Google all the places mentioned. Note that Tenby is a lovely seaside town but the really wild bits of the coast are just a bit further west. The station is right in the town.

Posted by
1060 posts

I don’t think Tenby is the best part of Pembrokeshire. It’s a Victorian seaside resort popular with holiday makers and full of businesses serving their needs, which for a U.K. seaside holiday means pubs, ice cream, fish and chips and buckets and spades. It doesn’t really have the charm of the more rural areas of the county.

Note: lots of people disagree with me and love Tenby.

Posted by
180 posts

James- Thanks for your detailed reply. Your suggestions are very helpful. Especially the one about holding your arm out to stop the bus :). We have been to Cardiff before and spent a memorable day seeing the sights of the city center including arcades, St. John’s, the Cardiff Market, Cardiff Castle and the National Museum of Wales (a highlight of that trip!). Already planned for this trip are St. Fagan’s and some of your other suggestions. We will consider going north rather than west for our day trip.

Helen- We would really like to get further into Pembrokeshire someday but this trip, Tenby seems about as far as we could get on a day trip.

Posted by
2444 posts

Tenby has more buildings that pre date the Victorian period - it is not what I would call a Victorian town.

If you click the following link, you will get a You Tube video of Ludlow. The same guy ‘Gimbal Walk Tv’ has similar videos on Shrewsbury, Tenby & loads of other places. They are a bit long winded but would help you decide where to go and avoid making wasting time on places you may not like. In the Shrewsbury video, he misses out on the lovely park on the west side of the town.

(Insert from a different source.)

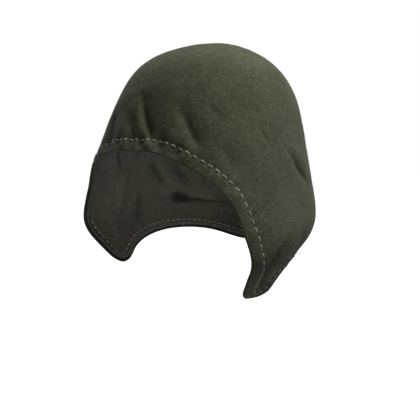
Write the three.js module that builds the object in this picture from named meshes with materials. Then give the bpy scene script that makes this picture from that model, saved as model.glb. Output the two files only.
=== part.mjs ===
import * as THREE from "three";

// A linen hood that is worn on the head: an olive outer shell with its edge turned in, and a dark lining.
// Millimetres, +Z up, the face opening towards -Y, the wearer's left towards +X.
// The origin is the inside of the crown, where the hood sits on the head.

// Cloth walls
const SHELL_WALL = 1.6;
const LINING_WALL = 1.0;
const CLOTH_GAP = 0.5;
const FULL_WALL = SHELL_WALL + CLOTH_GAP + LINING_WALL;

// The turned edge: the width that covers the lining's own edge, and how far its fold stands out
const TURN_WIDTH = 1.2;
const TURN_BULGE = 0.7;
const LINING_SETBACK = TURN_WIDTH + CLOTH_GAP;

// The body of the hood as level sections of its outside, from the crown down.
// Each is a rounded oval: half_width to each side, front and back from its middle line.
const SECTIONS = [
  { height: FULL_WALL, half_width: 0, front: 0, back: 0, middle: 0 },
  { height: -9, half_width: 46.5, front: 42, back: 51, middle: -14.5 },
  { height: -33.5, half_width: 69, front: 60, back: 104.5, middle: -24.5 },
  { height: -74, half_width: 81.5, front: 70.5, back: 137.5, middle: -35.5 },
  { height: -120, half_width: 94.5, front: 77.5, back: 153, middle: -46 },
  { height: -158.5, half_width: 105.5, front: 82, back: 152.5, middle: -53.5 },
  { height: -181.5, half_width: 96.5, front: 86, back: 125.5, middle: -54 },
  { height: -199, half_width: 87.5, front: 89.5, back: 77.5, middle: -35.5 },
  { height: -212, half_width: 88.5, front: 94.5, back: 13.5, middle: 2.5 },
];
const SECTION_ROUNDNESS = 2.3;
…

In Ludlow - walk west from the station towards Tesco supermarket (toilets if you don’t want to use the one on the train). Go to street on W side of Tesco and head south up a slight hill. You will see the very old beamed ‘Feathers Hotel’ - take next R and head towards castle. Pass castle on left hand side and head down the hill to the river and cross bridge. From this area you can get the best photo of the castle.

Posted by
6113 posts

No-one is doing Tenby justice here, but while a lot of it may be Victorian now, it's history goes way back into the 12th century.

That was when the first Castle was built, although the current one (which you can't access) dates from the 14th century. The town walls (which largely survive) were originally built in the 13th century (strengthened several times since) and in the Middle Ages trading ships to much of near Europe traded from the town.
During the Wars of the Roses King Henry VII sheltered at Tenby for a while before going into exile.

The town was involved in battle in 1648 during the English Civil War.

It was first established as a Spa Town in the opening years of the 19th century when the Napoleonic Wars inhibited people from going on the Grand Tour [of Europe]- the first staycations?

This status was then developed in Victorian Times.

There are no less than 372 listed buildings in the town.

Although you'd have to leave Cardiff very early to do it, Tenby is also the harbour for boat trips to the monastic Caldey Island (Cistercian monks).

If you are up early enough you could reach St David's, deeper into Pembrokeshire.

Posted by
1923 posts

I like Tenby and find it a very interesting placxe to walk around - despite the tourist! There are all sorts of things to discover from ther emains of some of the best town walls in Wales, to the Tudor Merchant's House and the tiny Fisherman's Chapel overlooking the harbour. Their original chapel had been demolished in 1840 when improvements were made to the harbour entrance. For a few years the fishermen worshipped at St Mary’s Church in the old town until the rest of the congregation complained about the smell of their clothes. A replacement chapel, St Julian’s, was built on the side of the quay in the mid 1870s. Clergy from St Mary’s were paid in seafood to lead the services. These were cancelled in rough weather when waves could break over the chapel.

There is also the Palmerston Fort on St Catherine's island which is only accessible three hours either side of low tide. The Fort was one of about one hundred forts built around the British coastline in the mid C19th by Lord Palmerston in response to a possible invasion threat by Napoleon III. By the time it was completed, it was obsolete as Napoleon was no longer a threat. The fort was decommissioned in 1907 and passed through a series of owners and even housed a a zoo until 1978. It has now been bought by a group of volunteers have started to restore the building. There is still a lot of work to be done but you can see the central corridor with the gun casements on either side and the passage ways behind them leading to storage rooms for shells and powder.

Posted by
180 posts

Isn31 - I will check the trains to St Davids again. Thanks for the input on Tenby. We are early risers and our lodging doesn’t include breakfast so we have no reason to hang around in the morning. We will start early whichever way we go.

Wasleys - If we end up in Tenby we will be wandering around discovering things. Thanks for the suggestions and history.

Posted by
6637 posts

I enjoyed Tenby for the day we were there. We stopped at Pembroke Castle en route to St. Davids. The cathedral there is nice and we walked a couple sections of the Pembrokshire trail. It is smaller than Tenby.

Posted by
2444 posts

St. David’s is not right on the coast but the coast is nearby. To get to St.David’s, you must take a train to Haverfordwest and then a bus. I just think it is too far for a day trip from Cardiff. My choice would be Tenby which is easier to reach as the train takes you all the way and the town is almost surrounded by the sea.